## Task requirements:
Keep only the lines of the listing that include the word "context", and copy them.
* Begin Input *
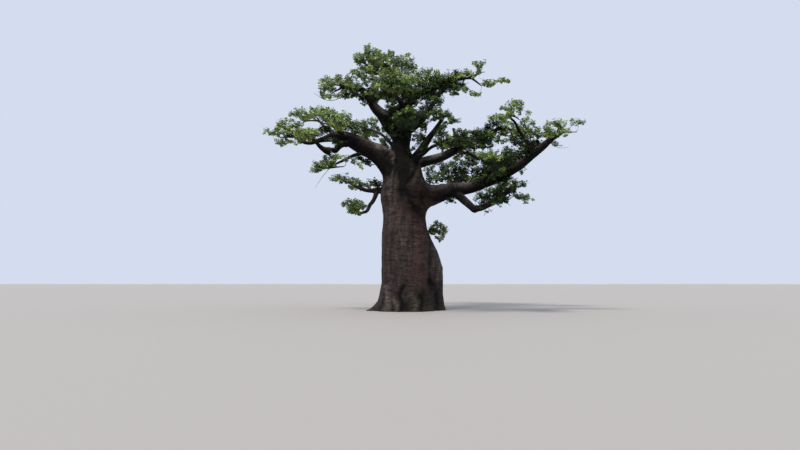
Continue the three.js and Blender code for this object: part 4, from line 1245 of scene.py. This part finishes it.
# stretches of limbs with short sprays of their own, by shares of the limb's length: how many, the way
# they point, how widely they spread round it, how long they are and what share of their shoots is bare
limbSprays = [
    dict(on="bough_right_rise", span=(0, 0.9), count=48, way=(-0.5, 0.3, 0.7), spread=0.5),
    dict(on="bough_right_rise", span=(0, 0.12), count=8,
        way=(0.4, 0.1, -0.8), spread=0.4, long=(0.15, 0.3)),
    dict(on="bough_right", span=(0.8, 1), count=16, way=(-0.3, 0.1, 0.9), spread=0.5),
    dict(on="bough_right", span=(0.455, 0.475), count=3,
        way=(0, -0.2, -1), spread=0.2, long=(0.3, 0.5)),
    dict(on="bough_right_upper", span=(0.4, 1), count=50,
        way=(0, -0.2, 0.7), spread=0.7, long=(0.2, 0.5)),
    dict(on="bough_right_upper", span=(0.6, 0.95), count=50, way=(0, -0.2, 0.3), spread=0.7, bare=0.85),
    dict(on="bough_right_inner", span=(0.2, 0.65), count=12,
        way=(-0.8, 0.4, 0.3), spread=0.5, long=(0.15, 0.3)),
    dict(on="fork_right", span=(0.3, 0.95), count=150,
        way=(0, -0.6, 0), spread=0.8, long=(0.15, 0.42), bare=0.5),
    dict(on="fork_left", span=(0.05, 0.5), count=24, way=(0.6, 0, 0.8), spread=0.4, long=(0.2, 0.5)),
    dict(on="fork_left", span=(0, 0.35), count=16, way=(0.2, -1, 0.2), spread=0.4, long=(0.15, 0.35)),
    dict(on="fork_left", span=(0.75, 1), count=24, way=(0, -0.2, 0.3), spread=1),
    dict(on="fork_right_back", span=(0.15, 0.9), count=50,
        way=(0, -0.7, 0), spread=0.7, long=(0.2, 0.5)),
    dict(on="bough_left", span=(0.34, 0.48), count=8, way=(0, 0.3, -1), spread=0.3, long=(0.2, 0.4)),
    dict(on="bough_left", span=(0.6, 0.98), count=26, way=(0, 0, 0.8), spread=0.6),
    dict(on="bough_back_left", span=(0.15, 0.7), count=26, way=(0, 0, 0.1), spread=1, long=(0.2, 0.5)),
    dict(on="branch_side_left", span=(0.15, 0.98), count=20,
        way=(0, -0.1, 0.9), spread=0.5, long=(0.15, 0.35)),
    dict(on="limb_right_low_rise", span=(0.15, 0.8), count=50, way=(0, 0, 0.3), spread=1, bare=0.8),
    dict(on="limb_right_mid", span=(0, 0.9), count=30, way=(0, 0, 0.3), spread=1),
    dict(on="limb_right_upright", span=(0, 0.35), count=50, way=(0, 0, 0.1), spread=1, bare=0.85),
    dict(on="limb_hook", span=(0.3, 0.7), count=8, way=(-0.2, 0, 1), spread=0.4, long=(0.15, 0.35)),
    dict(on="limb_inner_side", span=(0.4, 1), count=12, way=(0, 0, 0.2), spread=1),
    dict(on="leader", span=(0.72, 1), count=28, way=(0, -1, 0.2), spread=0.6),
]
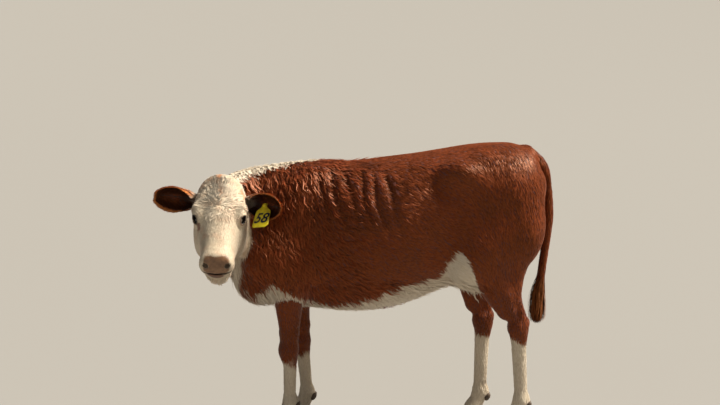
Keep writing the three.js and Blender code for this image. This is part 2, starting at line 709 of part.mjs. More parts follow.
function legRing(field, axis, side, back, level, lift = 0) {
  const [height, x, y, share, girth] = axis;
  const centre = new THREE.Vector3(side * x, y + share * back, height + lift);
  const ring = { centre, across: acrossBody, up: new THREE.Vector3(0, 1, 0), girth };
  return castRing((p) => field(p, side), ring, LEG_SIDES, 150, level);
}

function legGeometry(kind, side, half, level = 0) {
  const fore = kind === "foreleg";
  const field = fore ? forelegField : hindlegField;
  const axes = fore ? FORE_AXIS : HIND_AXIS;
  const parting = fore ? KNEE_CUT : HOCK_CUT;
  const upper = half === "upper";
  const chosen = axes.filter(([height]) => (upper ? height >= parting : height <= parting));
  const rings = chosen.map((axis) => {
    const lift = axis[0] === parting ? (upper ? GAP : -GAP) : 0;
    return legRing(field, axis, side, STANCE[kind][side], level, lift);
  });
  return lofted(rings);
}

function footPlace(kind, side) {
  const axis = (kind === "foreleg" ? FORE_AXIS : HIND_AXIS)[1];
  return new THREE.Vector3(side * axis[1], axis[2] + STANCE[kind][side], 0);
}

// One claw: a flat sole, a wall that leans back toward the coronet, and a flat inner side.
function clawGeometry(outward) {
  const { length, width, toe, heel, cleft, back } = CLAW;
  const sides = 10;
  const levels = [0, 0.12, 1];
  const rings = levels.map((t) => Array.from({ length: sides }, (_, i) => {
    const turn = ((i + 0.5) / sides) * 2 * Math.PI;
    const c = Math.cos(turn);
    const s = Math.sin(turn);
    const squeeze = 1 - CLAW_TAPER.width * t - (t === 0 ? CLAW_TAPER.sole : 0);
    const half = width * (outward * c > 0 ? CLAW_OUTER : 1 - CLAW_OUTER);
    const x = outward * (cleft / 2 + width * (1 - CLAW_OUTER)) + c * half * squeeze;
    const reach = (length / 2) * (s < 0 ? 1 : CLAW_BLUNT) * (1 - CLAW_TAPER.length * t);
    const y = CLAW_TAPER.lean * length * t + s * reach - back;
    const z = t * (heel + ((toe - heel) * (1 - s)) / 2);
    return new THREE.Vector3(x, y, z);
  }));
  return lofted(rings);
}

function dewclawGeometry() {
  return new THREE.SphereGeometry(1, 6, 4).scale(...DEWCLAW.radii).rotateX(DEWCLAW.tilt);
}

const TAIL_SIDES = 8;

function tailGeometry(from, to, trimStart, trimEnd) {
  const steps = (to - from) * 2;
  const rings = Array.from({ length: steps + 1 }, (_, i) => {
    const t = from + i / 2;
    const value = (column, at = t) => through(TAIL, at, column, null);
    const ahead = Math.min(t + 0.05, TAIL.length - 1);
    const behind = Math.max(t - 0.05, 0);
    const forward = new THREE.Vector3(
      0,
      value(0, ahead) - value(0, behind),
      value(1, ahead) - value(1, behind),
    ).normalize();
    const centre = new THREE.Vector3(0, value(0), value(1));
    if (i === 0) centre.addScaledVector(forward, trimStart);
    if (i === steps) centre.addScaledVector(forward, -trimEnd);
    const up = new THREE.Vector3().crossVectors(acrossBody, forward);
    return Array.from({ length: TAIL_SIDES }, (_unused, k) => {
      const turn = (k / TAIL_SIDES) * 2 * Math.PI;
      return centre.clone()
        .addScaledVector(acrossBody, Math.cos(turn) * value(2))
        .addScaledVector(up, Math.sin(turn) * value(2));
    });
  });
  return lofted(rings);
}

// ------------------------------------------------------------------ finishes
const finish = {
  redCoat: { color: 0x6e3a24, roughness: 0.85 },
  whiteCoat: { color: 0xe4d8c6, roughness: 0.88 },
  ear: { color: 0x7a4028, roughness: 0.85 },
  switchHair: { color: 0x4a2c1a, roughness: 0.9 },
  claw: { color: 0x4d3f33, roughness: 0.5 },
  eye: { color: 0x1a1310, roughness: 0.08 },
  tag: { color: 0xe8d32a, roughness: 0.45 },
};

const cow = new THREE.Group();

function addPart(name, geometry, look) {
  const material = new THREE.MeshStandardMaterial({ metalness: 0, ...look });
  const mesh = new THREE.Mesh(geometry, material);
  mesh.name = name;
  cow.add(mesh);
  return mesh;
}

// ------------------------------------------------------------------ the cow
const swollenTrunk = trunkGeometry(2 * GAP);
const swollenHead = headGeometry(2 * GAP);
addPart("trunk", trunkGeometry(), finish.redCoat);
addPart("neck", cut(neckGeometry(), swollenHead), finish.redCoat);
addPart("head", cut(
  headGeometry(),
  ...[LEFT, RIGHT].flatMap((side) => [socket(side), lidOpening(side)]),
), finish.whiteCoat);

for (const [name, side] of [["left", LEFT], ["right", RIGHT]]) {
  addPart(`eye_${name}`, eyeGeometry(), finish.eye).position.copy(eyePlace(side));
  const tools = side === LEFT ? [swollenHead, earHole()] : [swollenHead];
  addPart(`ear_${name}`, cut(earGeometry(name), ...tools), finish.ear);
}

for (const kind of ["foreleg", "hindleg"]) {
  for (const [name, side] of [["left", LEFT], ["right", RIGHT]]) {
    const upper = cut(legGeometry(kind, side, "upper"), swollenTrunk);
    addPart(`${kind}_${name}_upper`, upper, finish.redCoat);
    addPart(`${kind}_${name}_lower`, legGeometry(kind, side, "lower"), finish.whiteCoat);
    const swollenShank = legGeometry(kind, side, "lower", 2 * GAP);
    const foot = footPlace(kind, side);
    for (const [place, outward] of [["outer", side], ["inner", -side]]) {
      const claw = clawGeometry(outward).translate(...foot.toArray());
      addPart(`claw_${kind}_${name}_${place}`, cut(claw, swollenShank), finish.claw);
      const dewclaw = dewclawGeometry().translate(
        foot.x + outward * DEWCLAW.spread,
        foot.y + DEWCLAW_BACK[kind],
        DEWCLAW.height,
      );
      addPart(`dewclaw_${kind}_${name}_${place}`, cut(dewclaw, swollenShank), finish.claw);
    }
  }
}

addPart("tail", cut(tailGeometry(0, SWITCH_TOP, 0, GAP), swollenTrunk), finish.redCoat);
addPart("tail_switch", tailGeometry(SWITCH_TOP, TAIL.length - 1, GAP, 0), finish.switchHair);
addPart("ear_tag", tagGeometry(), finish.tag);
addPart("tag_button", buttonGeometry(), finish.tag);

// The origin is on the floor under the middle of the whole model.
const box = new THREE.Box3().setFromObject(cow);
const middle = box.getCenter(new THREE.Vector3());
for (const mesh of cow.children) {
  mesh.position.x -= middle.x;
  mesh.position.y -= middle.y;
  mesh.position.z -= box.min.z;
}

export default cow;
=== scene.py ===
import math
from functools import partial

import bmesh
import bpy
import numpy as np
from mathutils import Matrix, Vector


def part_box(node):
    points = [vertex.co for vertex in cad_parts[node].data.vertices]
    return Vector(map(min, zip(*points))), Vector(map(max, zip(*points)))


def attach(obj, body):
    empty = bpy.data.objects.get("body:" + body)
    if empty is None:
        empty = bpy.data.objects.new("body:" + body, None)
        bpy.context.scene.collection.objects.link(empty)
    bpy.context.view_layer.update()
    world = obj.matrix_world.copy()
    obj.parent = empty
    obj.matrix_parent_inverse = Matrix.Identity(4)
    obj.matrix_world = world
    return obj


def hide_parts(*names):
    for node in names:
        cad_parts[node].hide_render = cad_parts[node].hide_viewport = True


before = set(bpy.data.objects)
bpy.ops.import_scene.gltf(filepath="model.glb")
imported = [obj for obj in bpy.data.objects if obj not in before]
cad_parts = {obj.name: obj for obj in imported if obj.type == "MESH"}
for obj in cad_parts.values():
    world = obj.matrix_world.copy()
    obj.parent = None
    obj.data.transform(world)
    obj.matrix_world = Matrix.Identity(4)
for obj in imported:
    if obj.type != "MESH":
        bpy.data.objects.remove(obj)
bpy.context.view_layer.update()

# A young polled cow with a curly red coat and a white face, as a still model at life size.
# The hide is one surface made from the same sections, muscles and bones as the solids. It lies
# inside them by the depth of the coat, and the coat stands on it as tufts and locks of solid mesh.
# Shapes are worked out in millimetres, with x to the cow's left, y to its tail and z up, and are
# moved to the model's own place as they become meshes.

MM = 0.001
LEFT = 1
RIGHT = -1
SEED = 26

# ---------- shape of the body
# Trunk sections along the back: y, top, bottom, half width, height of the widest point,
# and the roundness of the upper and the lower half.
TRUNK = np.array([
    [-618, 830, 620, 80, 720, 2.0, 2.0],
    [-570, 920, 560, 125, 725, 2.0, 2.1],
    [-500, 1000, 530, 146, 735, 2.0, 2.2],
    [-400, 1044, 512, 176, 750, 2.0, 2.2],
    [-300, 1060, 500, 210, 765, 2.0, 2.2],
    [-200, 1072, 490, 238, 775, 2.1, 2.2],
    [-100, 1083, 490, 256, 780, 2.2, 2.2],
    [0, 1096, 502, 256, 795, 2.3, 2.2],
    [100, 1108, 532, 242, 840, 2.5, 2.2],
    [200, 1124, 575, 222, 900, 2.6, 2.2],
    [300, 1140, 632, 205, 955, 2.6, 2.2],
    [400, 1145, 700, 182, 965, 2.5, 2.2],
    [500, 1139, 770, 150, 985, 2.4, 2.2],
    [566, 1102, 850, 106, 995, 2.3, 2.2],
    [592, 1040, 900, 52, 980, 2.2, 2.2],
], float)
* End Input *
## Final result:
        bpy.context.scene.collection.objects.link(empty)
    bpy.context.view_layer.update()
bpy.context.view_layer.update()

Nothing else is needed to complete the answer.